The shore crew looked surprisingly fresh and were in great spirits when they arrived. “We’ve been working on the boat non-stop,” explained Boat Captain, Graham Tourell. “We have a huge to-do list and we’re keen to get started. We have a responsibility to deliver a race ready boat to these sailors and that’s exactly what we’re going to do.”

So what does it feel like for Skipper Charles Caudrelier to stand on the pontoon and catch the lines from his Boat Captain? “It feels strange, no question! But things have moved quickly and we haven’t had much time to dwell. We’re back in the action and it feels good. We have a hard week ahead though.”

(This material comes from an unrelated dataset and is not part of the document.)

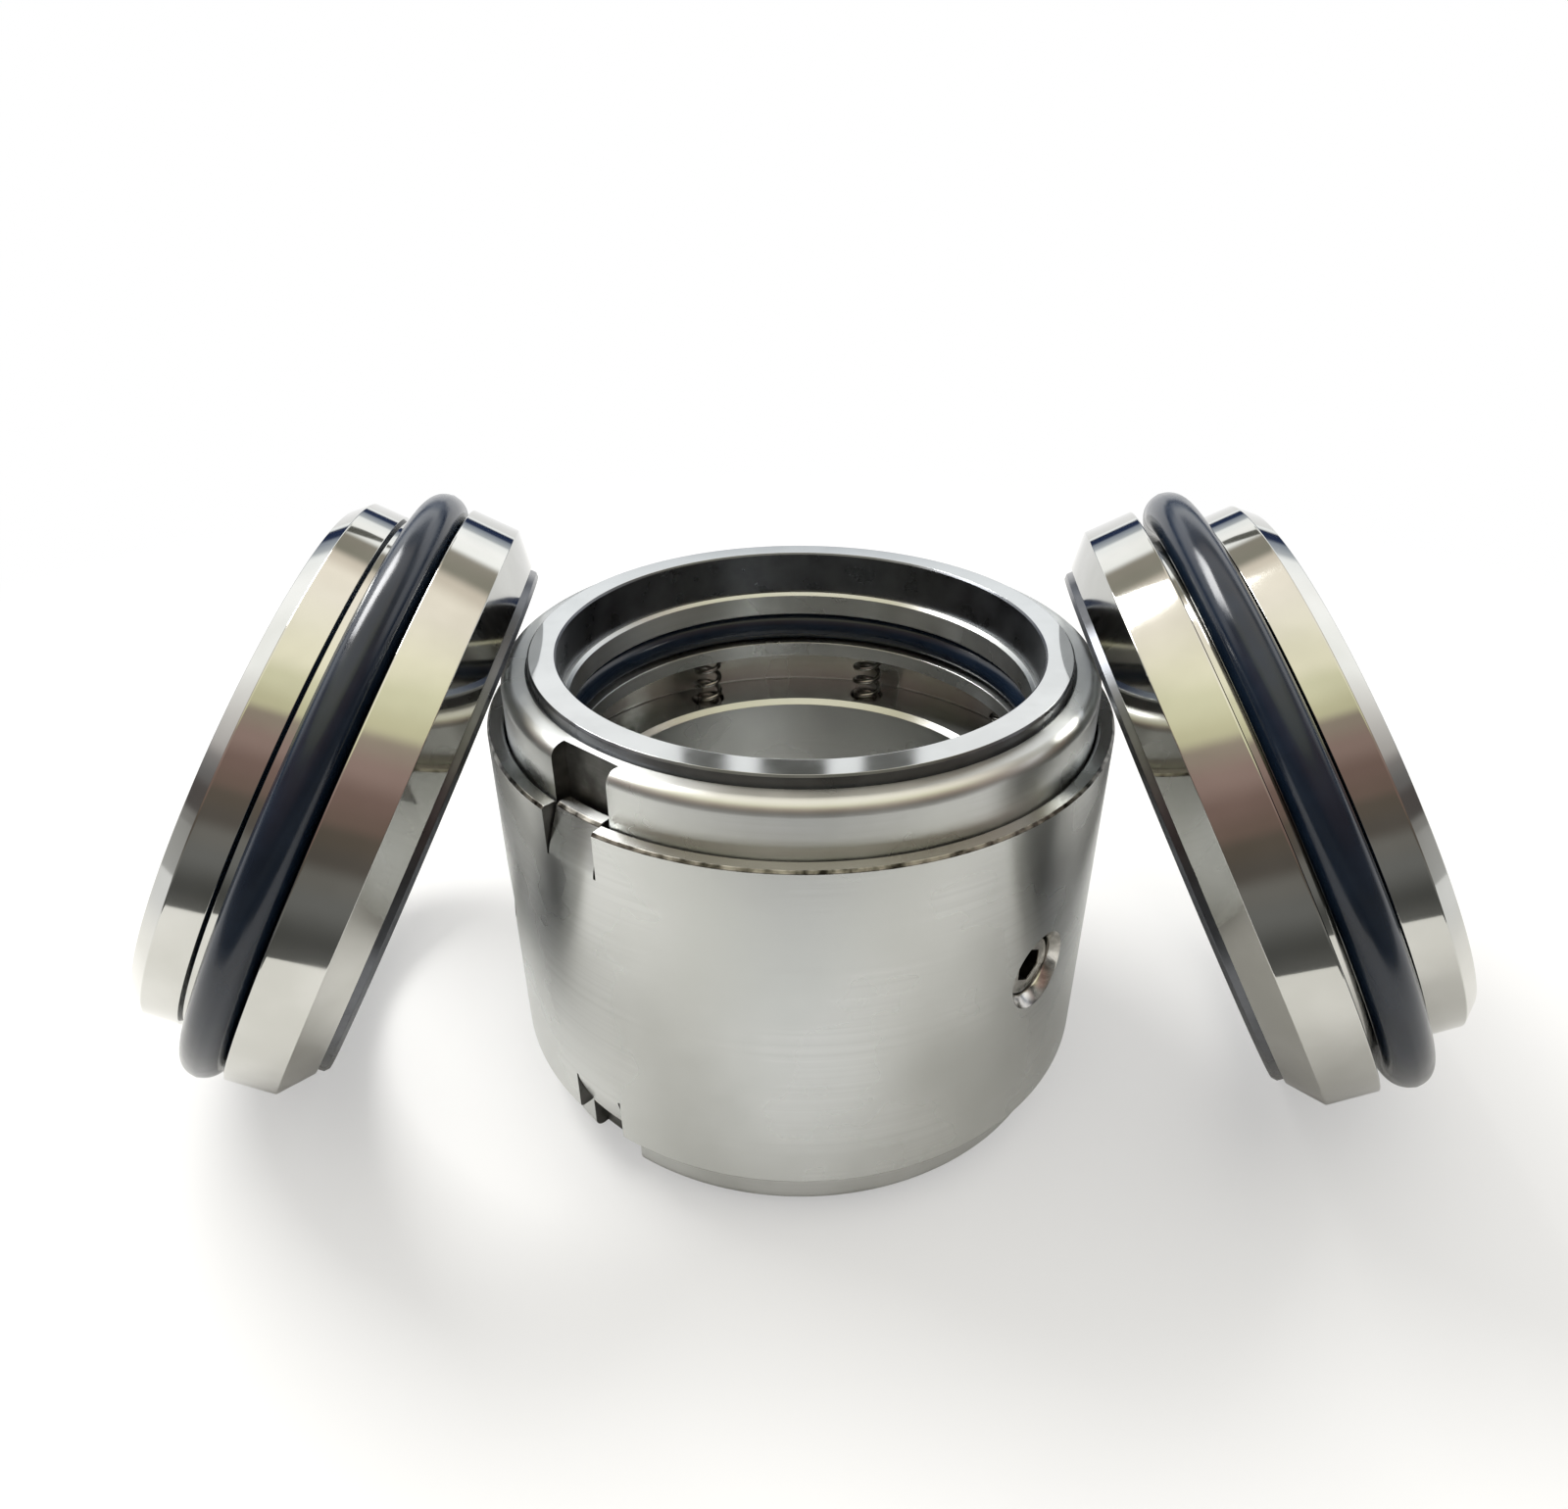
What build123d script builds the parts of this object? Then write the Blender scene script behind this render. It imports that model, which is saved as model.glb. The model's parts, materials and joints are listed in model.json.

As the shore team and sailors gear up to work 20 hours days, in what will no doubt be one of the most intense weeks the team faces, the problems are far from over. One of the key aspects Bruno Dubois will have to manage this week is to ensure the sailors get enough rest to take on the next leg and ensure they are not too exhausted from preparing the boat.

“There is no doubt we have two huge logistical problems out of the way but there is still a long way to go,” explains Technical Director, Neil Graham. “The aim is not just to get the boat on the start line but to have it 100% race ready for the in-port race on 18th April.”

Now we have the mast and the boat in the same place and all the technical equipment (and hands) we need, it’s now only a matter of time. However time is not on our side and eventually time is the only thing that will make the difference between having a boat and crew on the start line and having a boat and crew on the start line that is 100% ready in terms of performance.